For the kingdom of the Father, of the Son, and of the Holy Ghost, is one, even as their substance is one and their dominion one. Whence also, with one and the same adoration, we worship the one deity in three persons, subsisting without beginning, uncreated, without end, and to which there is no successor. For neither will the Father ever cease to be the Father, nor again the Son to be the Son and King, nor the Holy Ghost to be what in substance and personality he is. For nothing of the Trinity will suffer diminution, either in respect of eternity, or of communion, or of sovereignty (Oration on the Psalms 5 [A.D. 305]).



Athanasius


[The Trinity] is a Trinity not merely in name or in a figurative manner of speaking; rather, it is a Trinity in truth and in actual existence. Just as the Father is he that is, so also his Word is one that is and is God over all. And neither is the Holy Spirit nonexistent but actually exists and has true being.
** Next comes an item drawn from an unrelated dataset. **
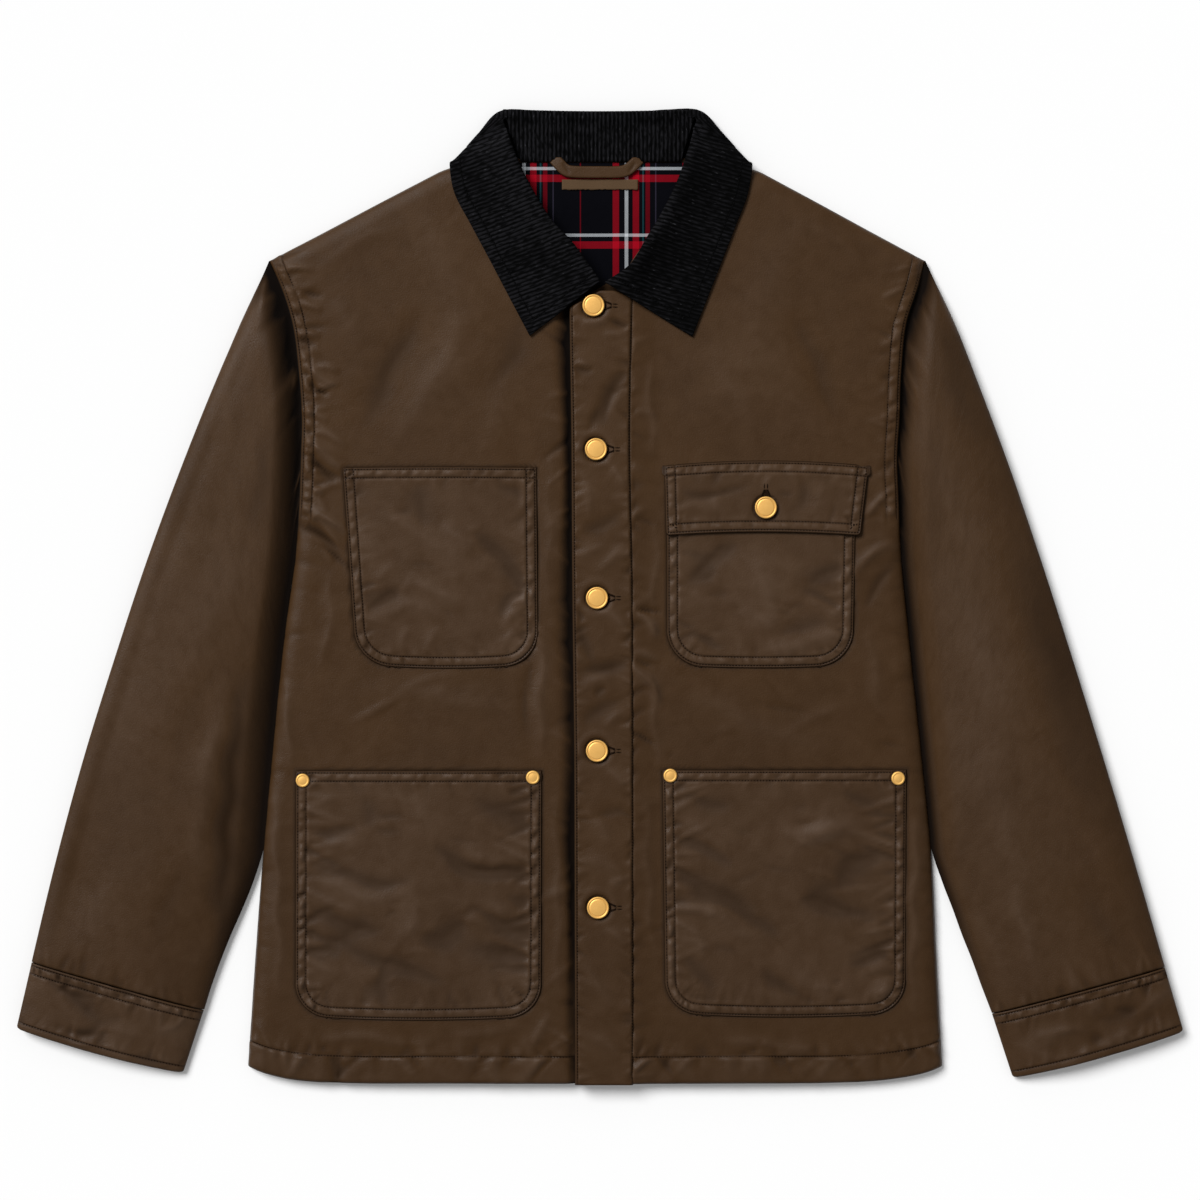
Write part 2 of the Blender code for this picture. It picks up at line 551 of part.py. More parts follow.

Less than these the Catholic Church does not hold, lest she sink to the level of the Jews of the present time, imitators of Caiaphas, or to the level of Sabellius (Letters to Serapion 1:28 [A.D. 359]).

They [the Father and the Son] are one, not as one thing now divided into two, but really constituting only one, nor as one thing twice named, so that the same becomes at one time the Father and at another his own Son. This latter is what Sabellius held, and he was judged a heretic. On the contrary, they are two, because the Father is Father and is not his own Son, and the Son is Son and not his own Father (Discourses Against the Arians 3:4 [A.D. 360]).